The problem with all these nagging Donaghy allegations beyond the scope of fixing games is that fans surely dislike this crap. I mean, the existence of so-called "superstar calls" gets goats. People are still making jokes about the 2006 Finals. Rasheed Wallace is still complaining about LeBron James's apparent favored status among officials. That -- superstar calls -- is one thing. But conspiracy to punish a player on the court because the league didn't come down harshly enough on him? In America, we call that vigilantism and we don't particularly like it.
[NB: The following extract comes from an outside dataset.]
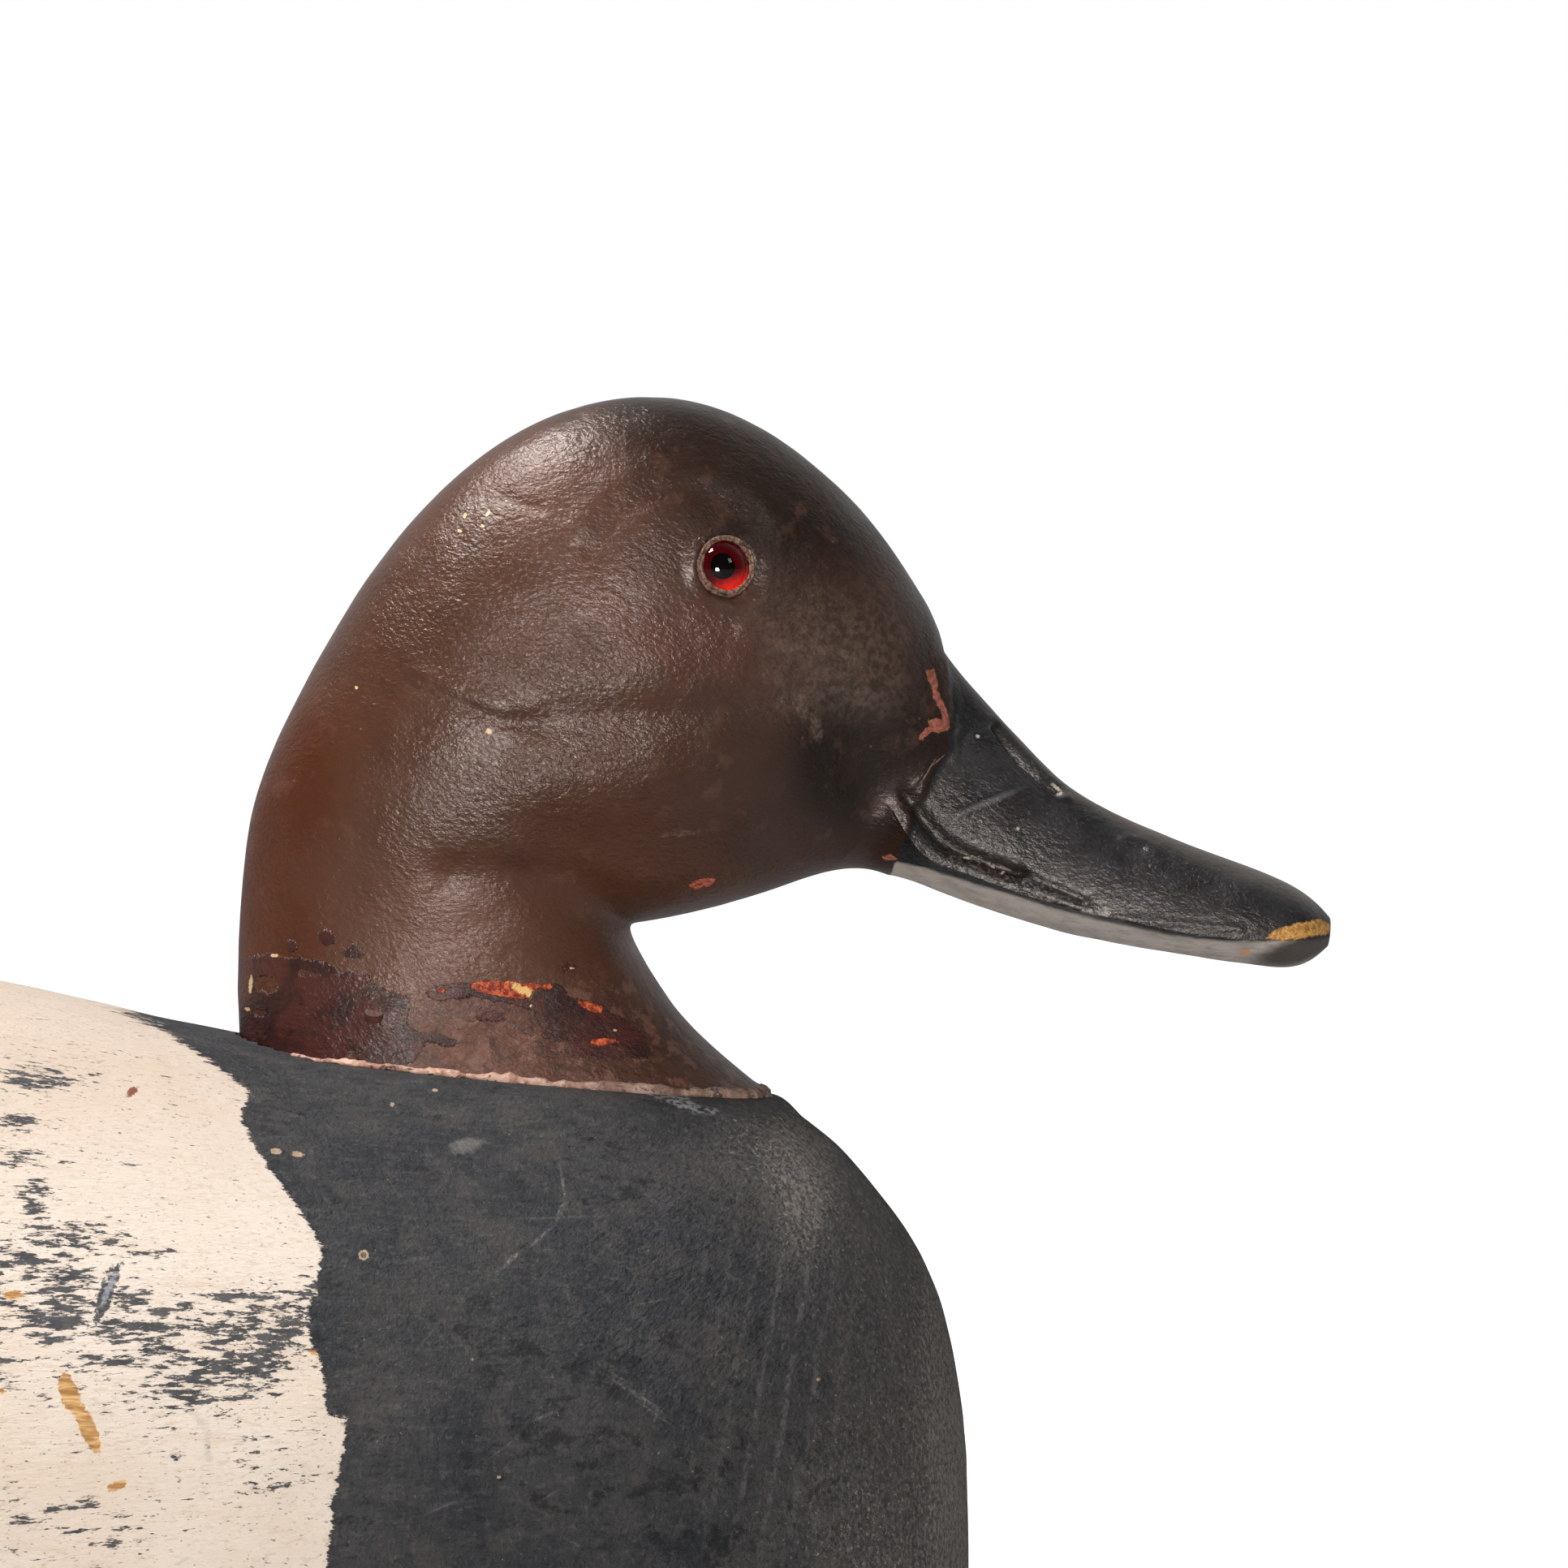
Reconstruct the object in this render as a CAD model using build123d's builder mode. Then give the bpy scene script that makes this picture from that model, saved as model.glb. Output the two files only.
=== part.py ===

Refs have a job. Doling out favors or penalties based on personalities or previous incidents is not a part of that. Making a bad call is one thing -- refs are human and no basketball game can ever be called perfectly. But making a bad call with an ulterior motive -- financial in Donaghy's case, due to personality conflicts in the other alleged cases -- is reprehensible. Fans don't pay (in time and money) to watch personal vendettas get played out between referees and basketball players. We pay to see basketball.

Since the NBA failed to address the Iverson allegation in the Pedowitz report, fans really deserve an explanation. Is Donaghy making this up wholesale? Was Fryer asked about it during the FBI investigation?